Frank’s downbeat personality is the story in a nutshell — someone once driven by promise who has presently accepted defeat, but can be saved. “Can’t you just be amazed and move on?” Frank muses when Casey persistently asks about his cool house gadgetry, and you sort of get the feeling that in lesser hands this would be the film speaking to its audience. Neither a baddie, nor a goody, Hugh Laurie’s David Nix is a misstep. The presidential figure is very thinly drawn, though the actor does deliver a really compelling speech towards the end summarising humanity’s passiveness.
Tomorrowland doesn’t throw the cat among the pigeons. The closest we get to edgy is a non-diegetic rock tune that accompanies Casey as she invades a NASA launch station while wearing a treasured NASA cap given to her by her NASA-employed father. The film tells the world that we have lost our way and that we can reclaim our rosy roots, but that we should strive to be even better than before. It is what it is and if you’re happy to spend a few hours riding a roller coaster of cerebral optimism, it is for you.
Images credit: IMP Awards, Collider
Images copyright (©): Walt Disney Studios Motion Pictures
5 thoughts on “Tomorrowland: A World Beyond (2015)”

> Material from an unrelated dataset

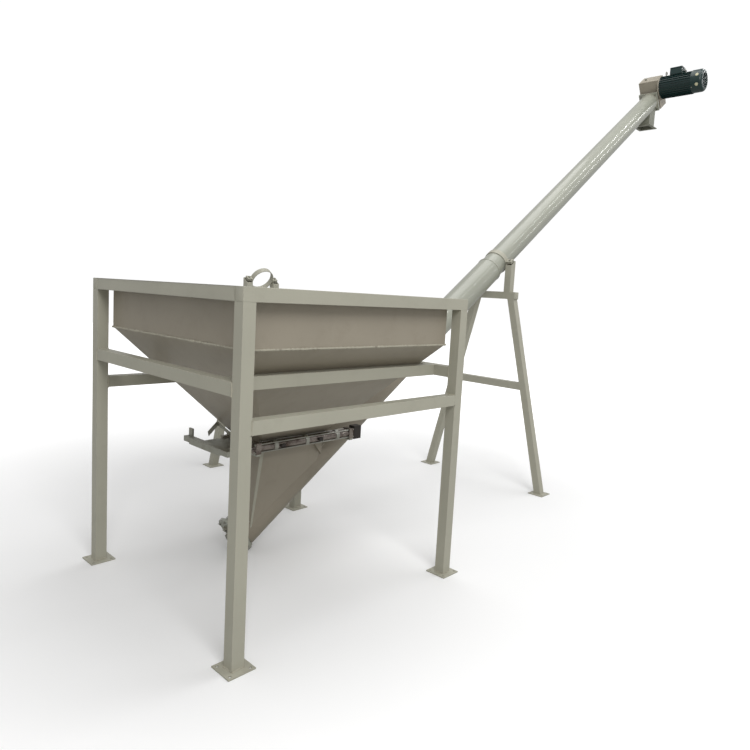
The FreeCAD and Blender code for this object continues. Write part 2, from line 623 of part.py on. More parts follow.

Terrific man! I’ve been wrestling all week with my feelings over this, I’m leaning more towards thinking it was one of the more recent big disappointments for me. Story was kind of a mess but you really picked up on something I failed to really consider before going in: this is a Disney movie after all, so its going to carry a fair amount of that positive, can-do spirit and optimism. I wasn’t prepared for it to be as goofy as it ended up being, but given a PG rating it also sort of fits. Then again, those are really surface-level complaints so I’m still not sure exactly how to describe it. haha.
Cheers Tom. It’s a weird one. In a way, it was exactly what I expected it to be: uncompromisingly hopeful and sparky. On the other hand, it left me wanting more – the one prevailing big idea about humanity commodifying our demise is really interesting, but not explored enough. Comes second to the Disney positivity.